## COLLECTED MATERIAL
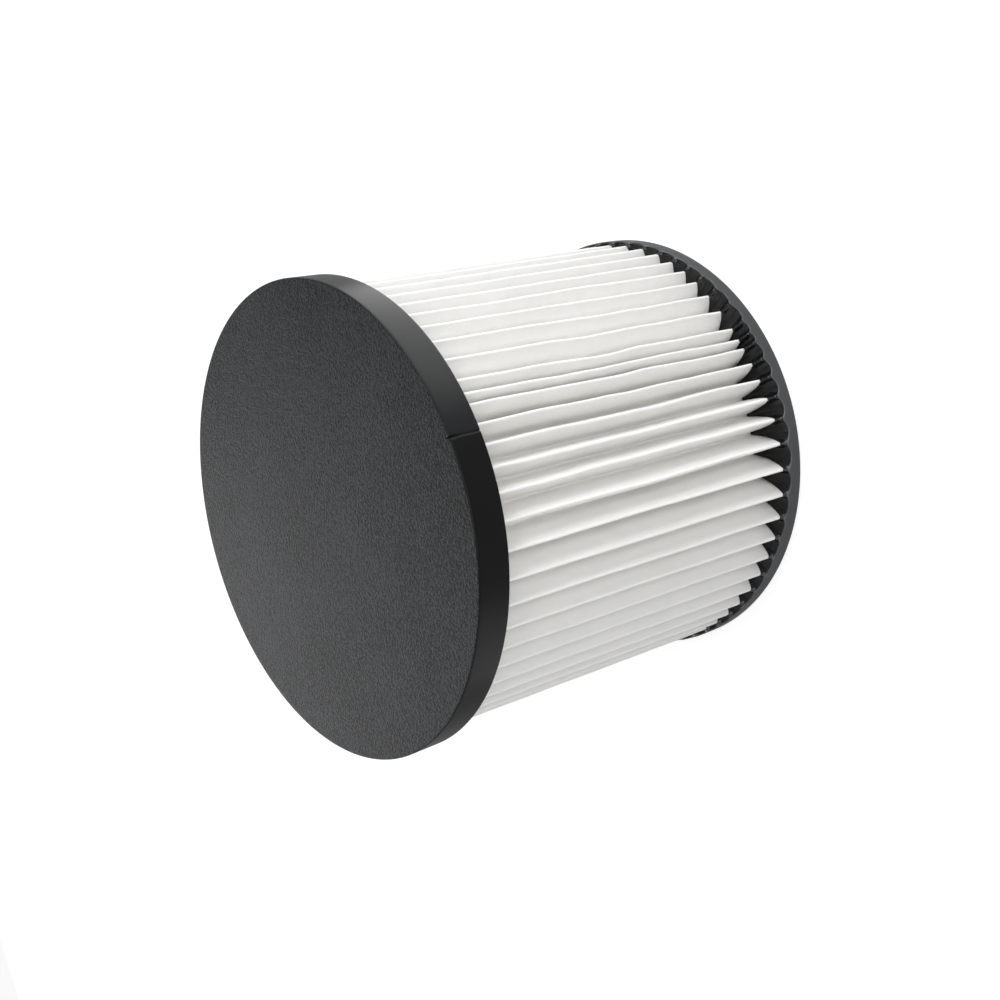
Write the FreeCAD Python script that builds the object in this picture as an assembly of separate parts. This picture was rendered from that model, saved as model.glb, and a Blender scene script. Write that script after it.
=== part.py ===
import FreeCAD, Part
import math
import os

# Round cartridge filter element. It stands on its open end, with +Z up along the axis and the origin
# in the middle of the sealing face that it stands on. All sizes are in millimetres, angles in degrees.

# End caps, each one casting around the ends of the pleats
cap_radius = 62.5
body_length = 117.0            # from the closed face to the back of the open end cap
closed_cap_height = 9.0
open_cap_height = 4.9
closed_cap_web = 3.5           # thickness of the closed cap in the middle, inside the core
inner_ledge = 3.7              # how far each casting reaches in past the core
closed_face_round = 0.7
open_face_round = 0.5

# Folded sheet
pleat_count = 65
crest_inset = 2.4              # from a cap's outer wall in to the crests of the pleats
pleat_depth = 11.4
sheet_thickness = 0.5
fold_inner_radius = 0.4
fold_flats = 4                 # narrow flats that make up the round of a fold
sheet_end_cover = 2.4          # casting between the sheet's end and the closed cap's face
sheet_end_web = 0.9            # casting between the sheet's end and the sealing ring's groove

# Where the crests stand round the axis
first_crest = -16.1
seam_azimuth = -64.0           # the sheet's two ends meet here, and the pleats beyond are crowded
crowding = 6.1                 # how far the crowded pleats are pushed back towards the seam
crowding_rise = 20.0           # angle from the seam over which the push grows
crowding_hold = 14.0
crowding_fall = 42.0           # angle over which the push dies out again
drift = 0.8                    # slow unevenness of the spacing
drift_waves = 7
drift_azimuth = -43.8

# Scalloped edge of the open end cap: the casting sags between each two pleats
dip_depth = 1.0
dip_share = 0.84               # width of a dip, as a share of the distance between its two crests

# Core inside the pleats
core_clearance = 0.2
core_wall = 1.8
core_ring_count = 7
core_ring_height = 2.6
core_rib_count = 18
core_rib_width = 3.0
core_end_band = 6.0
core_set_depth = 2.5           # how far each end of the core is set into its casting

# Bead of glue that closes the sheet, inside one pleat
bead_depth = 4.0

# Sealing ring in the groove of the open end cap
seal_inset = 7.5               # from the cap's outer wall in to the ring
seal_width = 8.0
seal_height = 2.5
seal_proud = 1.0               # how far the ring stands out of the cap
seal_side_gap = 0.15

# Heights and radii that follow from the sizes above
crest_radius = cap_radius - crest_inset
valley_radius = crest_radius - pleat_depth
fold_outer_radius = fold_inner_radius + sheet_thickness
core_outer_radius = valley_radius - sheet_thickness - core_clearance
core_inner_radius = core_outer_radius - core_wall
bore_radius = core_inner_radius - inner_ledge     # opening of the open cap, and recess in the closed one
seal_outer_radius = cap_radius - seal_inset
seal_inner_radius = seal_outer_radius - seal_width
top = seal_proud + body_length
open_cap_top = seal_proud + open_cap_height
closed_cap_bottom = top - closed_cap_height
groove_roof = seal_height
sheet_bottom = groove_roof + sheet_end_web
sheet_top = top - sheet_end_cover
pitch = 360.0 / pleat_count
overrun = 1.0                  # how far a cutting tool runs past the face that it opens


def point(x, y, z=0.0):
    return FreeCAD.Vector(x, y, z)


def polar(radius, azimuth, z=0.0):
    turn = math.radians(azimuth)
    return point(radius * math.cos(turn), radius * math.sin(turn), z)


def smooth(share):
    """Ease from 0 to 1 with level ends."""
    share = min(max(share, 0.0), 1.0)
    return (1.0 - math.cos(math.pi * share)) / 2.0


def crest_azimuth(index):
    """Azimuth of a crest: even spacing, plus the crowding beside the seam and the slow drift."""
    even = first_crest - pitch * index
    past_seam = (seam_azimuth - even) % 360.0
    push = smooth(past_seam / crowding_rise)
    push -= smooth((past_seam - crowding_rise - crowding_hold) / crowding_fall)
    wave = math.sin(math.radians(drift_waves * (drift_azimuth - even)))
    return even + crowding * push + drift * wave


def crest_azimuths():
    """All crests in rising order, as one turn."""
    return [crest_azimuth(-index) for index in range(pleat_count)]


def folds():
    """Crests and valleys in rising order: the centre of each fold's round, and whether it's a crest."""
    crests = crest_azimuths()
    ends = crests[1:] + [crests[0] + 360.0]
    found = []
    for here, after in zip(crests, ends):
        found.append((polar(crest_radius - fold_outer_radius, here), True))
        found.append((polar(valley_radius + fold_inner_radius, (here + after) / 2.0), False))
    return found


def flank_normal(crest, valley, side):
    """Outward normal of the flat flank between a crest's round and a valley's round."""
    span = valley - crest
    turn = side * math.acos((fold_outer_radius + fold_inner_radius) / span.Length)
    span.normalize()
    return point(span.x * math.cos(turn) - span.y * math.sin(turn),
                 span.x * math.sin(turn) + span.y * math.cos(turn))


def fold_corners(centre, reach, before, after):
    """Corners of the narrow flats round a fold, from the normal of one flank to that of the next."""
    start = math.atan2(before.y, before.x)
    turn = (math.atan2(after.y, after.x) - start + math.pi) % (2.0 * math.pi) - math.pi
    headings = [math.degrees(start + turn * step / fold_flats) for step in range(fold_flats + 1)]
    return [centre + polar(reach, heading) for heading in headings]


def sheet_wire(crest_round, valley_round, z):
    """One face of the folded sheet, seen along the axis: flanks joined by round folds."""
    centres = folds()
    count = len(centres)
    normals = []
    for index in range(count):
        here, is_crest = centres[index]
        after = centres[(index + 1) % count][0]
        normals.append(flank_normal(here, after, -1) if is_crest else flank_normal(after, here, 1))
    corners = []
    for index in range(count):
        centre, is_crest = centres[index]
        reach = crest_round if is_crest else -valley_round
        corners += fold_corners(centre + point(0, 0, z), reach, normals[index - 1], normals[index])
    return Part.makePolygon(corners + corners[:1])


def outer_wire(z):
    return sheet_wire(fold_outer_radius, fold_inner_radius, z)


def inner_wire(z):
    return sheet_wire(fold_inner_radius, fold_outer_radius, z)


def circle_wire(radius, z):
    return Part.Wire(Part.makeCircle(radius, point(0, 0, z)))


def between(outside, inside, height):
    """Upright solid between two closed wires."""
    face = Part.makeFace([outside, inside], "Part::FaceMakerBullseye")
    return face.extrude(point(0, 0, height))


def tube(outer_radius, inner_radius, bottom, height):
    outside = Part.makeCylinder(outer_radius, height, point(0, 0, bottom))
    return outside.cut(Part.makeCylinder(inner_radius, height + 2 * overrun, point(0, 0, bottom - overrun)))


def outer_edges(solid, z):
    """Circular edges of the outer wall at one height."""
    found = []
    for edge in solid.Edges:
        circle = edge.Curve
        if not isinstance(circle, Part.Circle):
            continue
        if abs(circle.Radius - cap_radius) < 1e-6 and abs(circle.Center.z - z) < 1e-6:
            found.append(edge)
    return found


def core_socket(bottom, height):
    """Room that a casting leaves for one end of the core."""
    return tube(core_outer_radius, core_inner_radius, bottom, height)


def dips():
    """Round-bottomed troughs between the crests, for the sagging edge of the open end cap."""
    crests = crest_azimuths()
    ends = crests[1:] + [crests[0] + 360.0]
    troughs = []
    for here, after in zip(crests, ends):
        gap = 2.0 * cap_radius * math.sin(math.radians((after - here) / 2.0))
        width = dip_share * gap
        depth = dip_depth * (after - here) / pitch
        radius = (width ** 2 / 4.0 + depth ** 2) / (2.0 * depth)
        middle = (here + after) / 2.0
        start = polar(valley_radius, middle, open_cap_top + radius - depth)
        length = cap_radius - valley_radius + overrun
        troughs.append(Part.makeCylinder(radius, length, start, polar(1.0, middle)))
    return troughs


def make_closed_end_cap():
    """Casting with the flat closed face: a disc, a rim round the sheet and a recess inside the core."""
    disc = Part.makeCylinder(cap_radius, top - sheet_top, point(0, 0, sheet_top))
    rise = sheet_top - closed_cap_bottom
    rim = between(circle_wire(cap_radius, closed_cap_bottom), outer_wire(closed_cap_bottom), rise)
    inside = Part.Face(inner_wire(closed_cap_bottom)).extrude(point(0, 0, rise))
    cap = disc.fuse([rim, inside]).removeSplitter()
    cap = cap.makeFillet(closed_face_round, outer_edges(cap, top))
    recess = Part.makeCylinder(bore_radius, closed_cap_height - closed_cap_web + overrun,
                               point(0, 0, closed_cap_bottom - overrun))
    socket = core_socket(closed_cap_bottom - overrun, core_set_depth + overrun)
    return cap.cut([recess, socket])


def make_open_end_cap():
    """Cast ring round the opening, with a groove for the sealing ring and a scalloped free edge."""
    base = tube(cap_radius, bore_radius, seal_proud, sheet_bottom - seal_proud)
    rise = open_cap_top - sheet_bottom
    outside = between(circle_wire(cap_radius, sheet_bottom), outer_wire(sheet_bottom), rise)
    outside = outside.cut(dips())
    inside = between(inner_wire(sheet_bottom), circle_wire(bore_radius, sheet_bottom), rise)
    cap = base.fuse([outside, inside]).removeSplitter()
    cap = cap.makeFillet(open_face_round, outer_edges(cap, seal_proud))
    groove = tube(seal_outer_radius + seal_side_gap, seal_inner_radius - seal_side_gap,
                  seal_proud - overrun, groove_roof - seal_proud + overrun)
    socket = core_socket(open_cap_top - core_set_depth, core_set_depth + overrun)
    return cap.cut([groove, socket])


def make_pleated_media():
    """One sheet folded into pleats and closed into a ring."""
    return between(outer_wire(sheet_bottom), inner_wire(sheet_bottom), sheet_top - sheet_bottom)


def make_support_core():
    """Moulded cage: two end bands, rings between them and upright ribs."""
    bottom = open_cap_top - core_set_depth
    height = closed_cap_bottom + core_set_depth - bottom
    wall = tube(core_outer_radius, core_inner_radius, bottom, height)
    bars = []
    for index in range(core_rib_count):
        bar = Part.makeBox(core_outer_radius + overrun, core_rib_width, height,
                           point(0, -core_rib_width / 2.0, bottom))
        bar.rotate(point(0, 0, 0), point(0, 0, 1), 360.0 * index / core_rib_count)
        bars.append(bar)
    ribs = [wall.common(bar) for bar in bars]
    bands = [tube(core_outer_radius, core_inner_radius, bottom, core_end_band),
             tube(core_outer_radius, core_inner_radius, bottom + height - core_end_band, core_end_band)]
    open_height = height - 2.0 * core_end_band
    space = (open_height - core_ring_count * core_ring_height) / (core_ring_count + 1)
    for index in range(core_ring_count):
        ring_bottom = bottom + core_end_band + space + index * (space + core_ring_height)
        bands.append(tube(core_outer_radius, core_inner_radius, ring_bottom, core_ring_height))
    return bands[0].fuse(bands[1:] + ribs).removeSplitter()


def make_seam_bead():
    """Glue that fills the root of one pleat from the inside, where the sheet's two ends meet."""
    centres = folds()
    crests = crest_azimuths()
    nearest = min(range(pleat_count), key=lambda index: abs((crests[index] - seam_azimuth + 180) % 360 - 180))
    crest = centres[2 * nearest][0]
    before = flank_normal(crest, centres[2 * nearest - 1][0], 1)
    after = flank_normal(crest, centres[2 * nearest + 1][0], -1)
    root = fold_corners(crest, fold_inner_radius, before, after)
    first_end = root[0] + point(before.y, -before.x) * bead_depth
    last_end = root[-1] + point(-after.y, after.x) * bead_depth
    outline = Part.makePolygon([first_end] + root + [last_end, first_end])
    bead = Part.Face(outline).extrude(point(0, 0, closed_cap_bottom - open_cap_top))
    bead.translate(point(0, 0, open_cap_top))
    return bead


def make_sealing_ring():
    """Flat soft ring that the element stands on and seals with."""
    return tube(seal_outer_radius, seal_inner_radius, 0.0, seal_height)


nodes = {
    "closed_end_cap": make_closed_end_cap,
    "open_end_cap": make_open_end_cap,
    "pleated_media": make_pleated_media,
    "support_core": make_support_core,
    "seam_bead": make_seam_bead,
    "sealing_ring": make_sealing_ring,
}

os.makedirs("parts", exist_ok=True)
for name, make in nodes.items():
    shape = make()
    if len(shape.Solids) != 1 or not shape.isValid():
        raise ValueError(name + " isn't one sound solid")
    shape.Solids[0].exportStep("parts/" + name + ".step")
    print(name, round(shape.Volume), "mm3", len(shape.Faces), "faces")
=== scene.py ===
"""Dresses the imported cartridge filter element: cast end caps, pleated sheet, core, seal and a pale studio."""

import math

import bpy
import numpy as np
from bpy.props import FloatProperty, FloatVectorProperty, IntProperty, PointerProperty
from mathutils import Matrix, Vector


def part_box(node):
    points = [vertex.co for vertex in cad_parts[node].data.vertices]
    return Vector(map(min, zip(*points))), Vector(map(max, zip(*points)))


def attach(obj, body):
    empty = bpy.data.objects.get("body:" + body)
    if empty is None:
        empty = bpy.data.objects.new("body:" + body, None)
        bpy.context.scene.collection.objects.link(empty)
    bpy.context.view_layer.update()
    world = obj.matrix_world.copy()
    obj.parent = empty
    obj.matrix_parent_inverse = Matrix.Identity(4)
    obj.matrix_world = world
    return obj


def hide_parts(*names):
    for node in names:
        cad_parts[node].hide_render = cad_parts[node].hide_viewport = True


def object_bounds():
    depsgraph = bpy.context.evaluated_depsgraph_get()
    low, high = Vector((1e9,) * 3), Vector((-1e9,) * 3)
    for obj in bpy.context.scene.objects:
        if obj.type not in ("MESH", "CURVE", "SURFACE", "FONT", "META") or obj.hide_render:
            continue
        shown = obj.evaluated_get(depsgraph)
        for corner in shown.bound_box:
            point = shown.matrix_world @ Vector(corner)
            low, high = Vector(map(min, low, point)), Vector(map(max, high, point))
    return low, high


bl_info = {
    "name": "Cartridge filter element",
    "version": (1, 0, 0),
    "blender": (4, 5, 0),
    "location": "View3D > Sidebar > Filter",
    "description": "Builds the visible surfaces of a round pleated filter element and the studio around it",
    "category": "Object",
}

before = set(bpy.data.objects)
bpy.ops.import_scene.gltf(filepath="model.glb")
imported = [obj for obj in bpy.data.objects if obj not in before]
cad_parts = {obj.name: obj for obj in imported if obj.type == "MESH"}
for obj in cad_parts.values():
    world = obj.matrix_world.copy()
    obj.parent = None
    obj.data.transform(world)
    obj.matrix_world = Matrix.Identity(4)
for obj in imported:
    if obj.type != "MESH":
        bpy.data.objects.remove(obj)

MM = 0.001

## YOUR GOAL
Restate the final lines of the listing above word for word, beginning at the line that contains "in imported if".

## FINISHED ANSWER
cad_parts = {obj.name: obj for obj in imported if obj.type == "MESH"}
for obj in cad_parts.values():
    world = obj.matrix_world.copy()
    obj.parent = None
    obj.data.transform(world)
    obj.matrix_world = Matrix.Identity(4)
for obj in imported:
    if obj.type != "MESH":
        bpy.data.objects.remove(obj)

MM = 0.001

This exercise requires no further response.